La conversación se acaba. Cuba tiene la precedencia sobre cualquier otra cosa, ellos lo saben, se han resignado a ese hijo medio loco, casi exaltado, y a sus ideas y perspectivas tan raras e inexplicables. Decreto el silencio absoluto en la cocina, subo el volumen al máximo, llega la decepción. Yoani Sánchez usurpa una vez más un espacio en el principal noticiero de mi país. Desde el fondo de mis vísceras llega un espontáneo y libertador “pal’carajo esa mujer”. Casi voy a apagar esa voz aburrida y repetitiva, para olvidarme de su existencia, al menos hoy, pero algo me detiene, es el bloguero que alberga en mí que se impone sobre el yo instintivo y grosero, y me obliga -casi como un sádico torturador- a escuchar palabras que me provocan todo tipo de reacción síquica y física, y despiertan antiguos lenguajes obscenos que había abandonado junto con mi adolescencia.
El noticiero
la presenta como “una ciudadana que lucha para obtener sus derechos, en un país
donde tener derechos es un delito” y que “por escribir en su blog ha sido perseguida
y encarcelada varias veces”. Objetivo último del servicio es promocionar su
último libro en el que “denuncia al gobierno de Raúl Castro que obliga a su
pueblo a vivir bajo la línea de pobreza” y “habla de los derechos humanos pisoteados”.

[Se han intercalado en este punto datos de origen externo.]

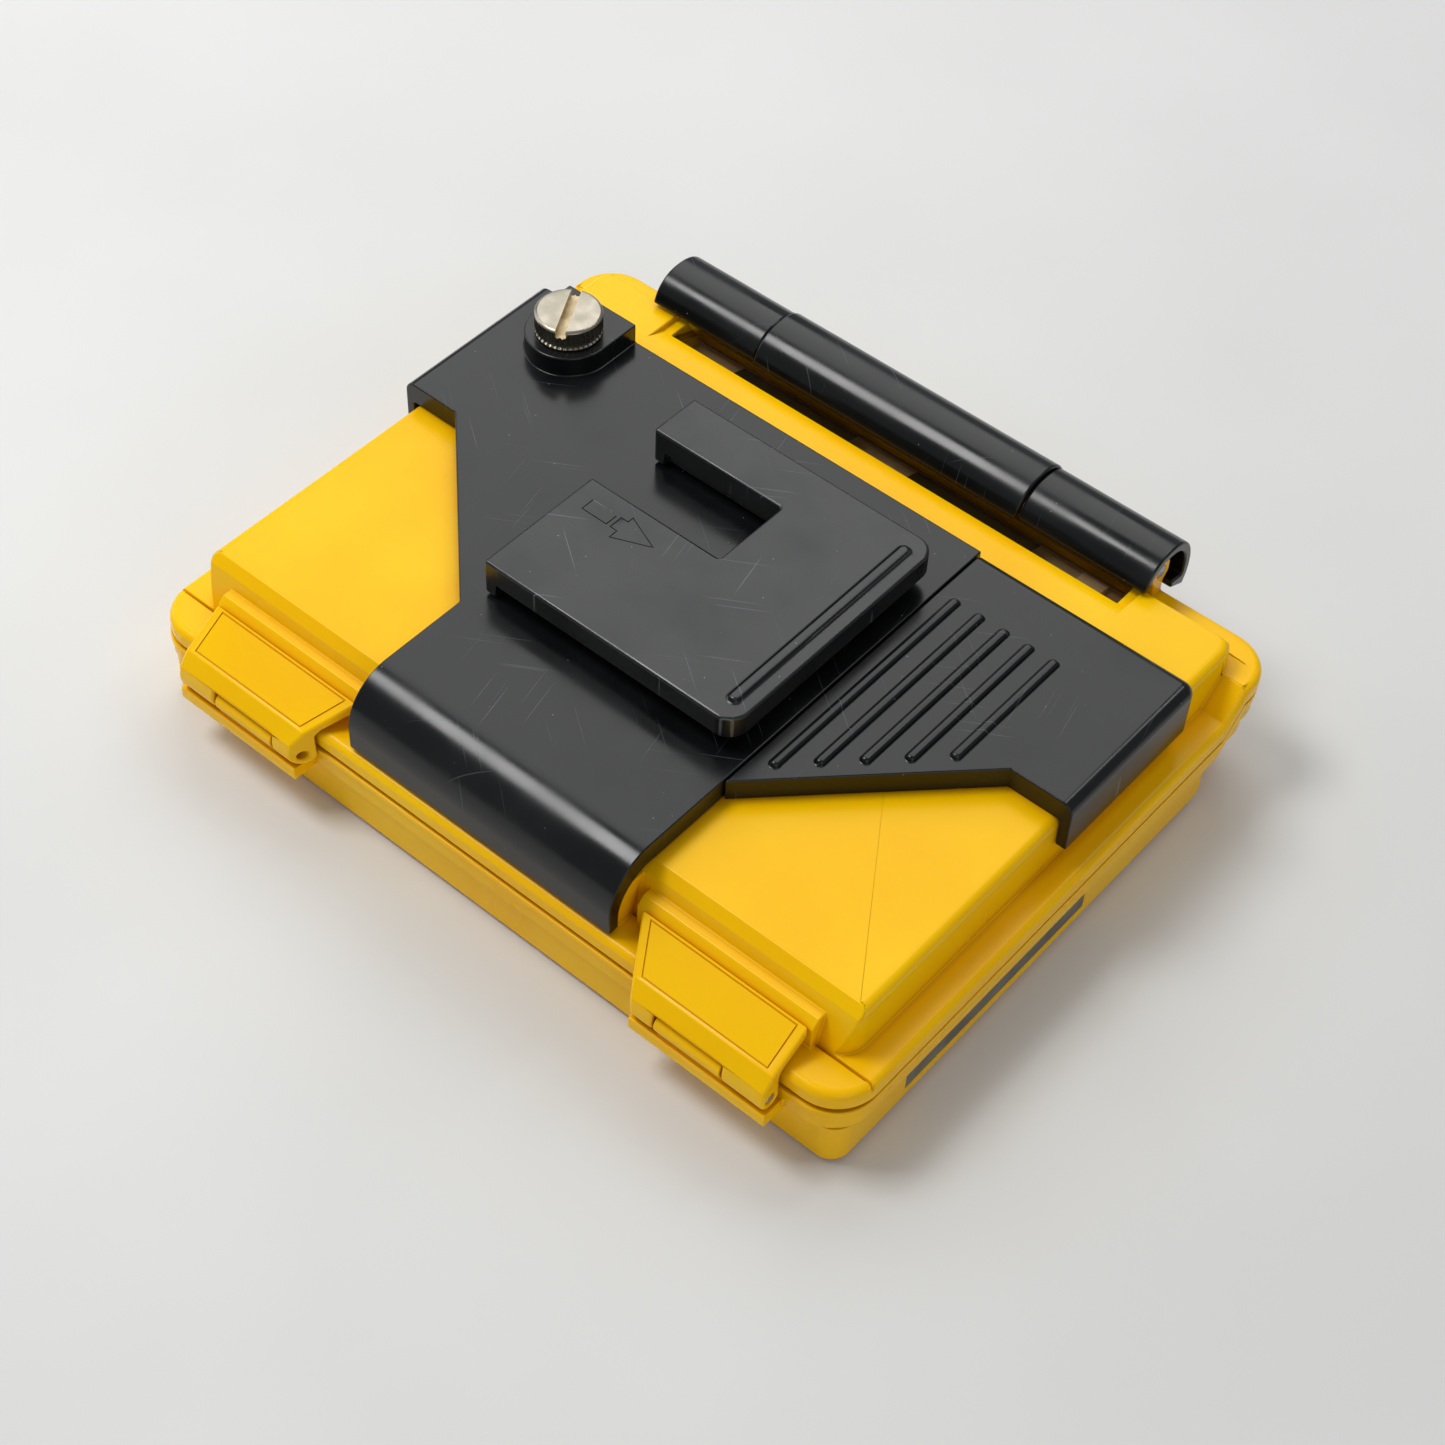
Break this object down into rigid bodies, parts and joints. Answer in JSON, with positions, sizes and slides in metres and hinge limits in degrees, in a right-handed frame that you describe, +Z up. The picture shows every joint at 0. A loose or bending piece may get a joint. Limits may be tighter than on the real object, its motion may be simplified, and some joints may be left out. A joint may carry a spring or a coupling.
{
  "type": "pocket radio cassette player",
  "caption": "Water-resistant pocket radio-cassette player lying on its lid, with clamping latches, a black battery cover, a sliding belt clip, a coin screw and a dial strip beside the hinge.",
  "frame": {"origin": "centre of the footprint, on the plane that the lid's front face rests on", "axes": "+X along the hinge, towards the fixed side cover; +Y from the latches to the hinge; +Z up, from the lid to the battery cover"},
  "size_m": [0.1214, 0.1014, 0.0336],
  "materials": {
    "yellow_shell": "satin",
    "black_cover": "satin",
    "smoked_pane": "gloss",
    "clear_pane": "gloss",
    "black_rubber": "matte",
    "bright_steel": "satin",
    "zinc_deck": "satin",
    "nickel_screw": "gloss",
    "turned_brass": "satin",
    "cell_wrap": "gloss",
    "board_laminate": "satin",
    "white_acetal": "satin",
    "black_works": "matte",
    "grey_wheel": "satin",
    "tan_pointer": "matte",
    "label_film": "satin",
    "dial_card": "matte"
  },
  "bodies": {
    "case": {"rear_case": "yellow_shell", "side_cover": "black_cover", "hinge_cover_left": "black_cover", "hinge_cover_centre": "black_cover", "hinge_cover_right": "black_cover", "hinge_pin": "bright_steel", "case_gasket": "black_rubber", "cover_seal": "black_rubber", "screw_insert": "turned_brass", "dial_window": "smoked_pane", "dial_plate": "dial_card", "deck_plate": "zinc_deck", "case_screws": "bright_steel", "battery_front": "cell_wrap", "battery_rear": "cell_wrap", "battery_contacts": "bright_steel", "circuit_board": "board_laminate", "tuning_capacitor": "white_acetal", "volume_control": "black_works", "button_switches": "black_works", "headphone_jack": "black_works", "motor": "bright_steel", "drive_belt": "black_rubber", "head_bracket": "zinc_deck", "tape_head": "bright_steel"},
    "lid": {"front_lid": "yellow_shell", "lid_window": "clear_pane", "label_plate": "label_film", "cassette_springs": "bright_steel", "latch_pins": "bright_steel"},
    "latch_left": {"latch_left": "yellow_shell"},
    "latch_right": {"latch_right": "yellow_shell"},
    "battery_cover": {"battery_cover": "black_cover"},
    "coin_screw": {"coin_screw": "nickel_screw", "retaining_ring": "bright_steel"},
    "belt_clip": {"belt_clip": "black_cover"},
    "dial_pointer": {"dial_pointer": "tan_pointer"},
    "tuning_knob": {"tuning_knob": "grey_wheel"},
    "volume_knob": {"volume_knob": "grey_wheel"},
    "button_play": {"button_play": "grey_wheel"},
    "button_stop": {"button_stop": "grey_wheel"},
    "button_forward": {"button_forward": "grey_wheel"},
    "button_rewind": {"button_rewind": "grey_wheel"},
    "motor_pulley": {"motor_pulley": "turned_brass"},
    "flywheel": {"flywheel": "turned_brass"},
    "supply_reel": {"supply_reel": "white_acetal"},
    "takeup_reel": {"takeup_reel": "white_acetal"},
    "pinch_arm": {"pinch_arm": "white_acetal"},
    "pinch_roller": {"pinch_roller": "black_rubber"}
  },
  "joints": [
    {"name": "lid_hinge", "type": "hinge", "parent": "case", "child": "lid", "pos_m": [0, 0.0454, 0.0226], "axis": [1, 0, 0], "range_deg": [0, 80]},
    {"name": "latch_left_hinge", "type": "hinge", "parent": "lid", "child": "latch_left", "pos_m": [-0.038, -0.049, 0.0113], "axis": [1, 0, 0], "range_deg": [0, 100]},
    {"name": "latch_right_hinge", "type": "hinge", "parent": "lid", "child": "latch_right", "pos_m": [0.038, -0.049, 0.0113], "axis": [1, 0, 0], "range_deg": [0, 100]},
    {"name": "cover_lift", "type": "slide", "parent": "case", "child": "battery_cover", "axis": [0, 0, 1], "range_m": [0, 0.03]},
    {"name": "coin_screw_turn", "type": "hinge", "parent": "battery_cover", "child": "coin_screw", "pos_m": [-0.0458, 0.0212, 0.03], "axis": [0, 0, 1], "continuous": true},
    {"name": "clip_slide", "type": "slide", "parent": "battery_cover", "child": "belt_clip", "axis": [1, 0, 0], "range_m": [0, 0.03]},
    {"name": "tuning_turn", "type": "hinge", "parent": "case", "child": "tuning_knob", "pos_m": [-0.052, -0.032, 0.0184], "axis": [0, 0, 1], "range_deg": [0, 303]},
    {"name": "dial_travel", "type": "slide", "parent": "case", "child": "dial_pointer", "axis": [1, 0, 0], "range_m": [-0.067, 0]},
    {"name": "volume_turn", "type": "hinge", "parent": "case", "child": "volume_knob", "pos_m": [-0.052, -0.021, 0.0184], "axis": [0, 0, 1], "range_deg": [0, 300]},
    {"name": "play_press", "type": "slide", "parent": "case", "child": "button_play", "axis": [1, 0, 0], "range_m": [0, 0.0015], "stiffness_N_per_m": 250},
    {"name": "stop_press", "type": "slide", "parent": "case", "child": "button_stop", "axis": [1, 0, 0], "range_m": [0, 0.0015], "stiffness_N_per_m": 250},
    {"name": "forward_press", "type": "slide", "parent": "case", "child": "button_forward", "axis": [1, 0, 0], "range_m": [0, 0.0015], "stiffness_N_per_m": 250},
    {"name": "rewind_press", "type": "slide", "parent": "case", "child": "button_rewind", "axis": [1, 0, 0], "range_m": [0, 0.0015], "stiffness_N_per_m": 250},
    {"name": "flywheel_spin", "type": "hinge", "parent": "case", "child": "flywheel", "pos_m": [0.0305, -0.0296, 0.0163], "axis": [0, 0, 1], "continuous": true},
    {"name": "pulley_spin", "type": "hinge", "parent": "case", "child": "motor_pulley", "pos_m": [0.008, -0.0274, 0.0195], "axis": [0, 0, 1], "continuous": true},
    {"name": "supply_spin", "type": "hinge", "parent": "case", "child": "supply_reel", "pos_m": [-0.02125, -0.0063, 0.0155], "axis": [0, 0, 1], "continuous": true},
    {"name": "takeup_spin", "type": "hinge", "parent": "case", "child": "takeup_reel", "pos_m": [0.02125, -0.0063, 0.0155], "axis": [0, 0, 1], "continuous": true},
    {"name": "pinch_swing", "type": "hinge", "parent": "case", "child": "pinch_arm", "pos_m": [0.043, -0.04, 0.0106], "axis": [0, 0, -1], "range_deg": [0, 28]},
    {"name": "pinch_spin", "type": "hinge", "parent": "pinch_arm", "child": "pinch_roller", "pos_m": [0.031, -0.04, 0.007], "axis": [0, 0, 1], "continuous": true}
  ],
  "couplings": [
    {"joint": "tuning_turn", "follows": "dial_travel", "rad_per_m": -78.74},
    {"joint": "pulley_spin", "follows": "flywheel_spin", "ratio": 2.1333}
  ]
}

La breve tortura termina, el cuarto miembro vuelve a callarse
finalmente, y sobre
la mesa baja el silencio. Farfullo algo entre yo y yo, pero no sé que
estoy
diciendo, a lo mejor coloco en orden alfabético las palabras más
indecentes que
mi italiano y mi napolitano me ofrecen. Mis padres, los dos juntos, casi
temerosos por mi reacción, me
preguntan cómo es posible que yo quiera irme a vivir en un país como
éste. Otra vez la
misma pregunta, siempre la misma, la de siempre, la que contesto desde
hace años, vuelve a
imponerse a mis orejas. Respiro. Respiro otra vez. Un respiro más. Trato
de
calmarme. Repito y mido en mi mente cada palabra que les voy a decir. No
debo ser
impetuoso, ni agresivo. Ellos no saben, no pueden saber. Trato de
explicarles,
con discursos casi simplistas, todo lo que sé de esta mujer y, casi como
ejercicio de autocontrol, le impongo una sonrisa falsa a mi boca, una
expresión
que debería tranquilizar a mi miedosa familia. El clima no se aquieta. A
todas
mis argumentaciones ellos siguen respondiendo con un “¿entonces por qué
la
televisión dice eso?”, como si este cuarto miembro fuera dotado de
inteligencia propia. Yo sigo. Ellos siguen. La tensión se levanta, ya no
hablamos, gritamos. Yo sigo. Ellos siguen. Gritamos siempre más. Por fin
me
rindo, ellos no pueden entender y yo no tengo la fuerza para que
entiendan. Vuelve
a bajar el silencio. Me doy cuenta de que la comida ha terminado. Me
levanto y voy
a estudiar más molesto que nunca con esa cubana que arruinó mi domingo.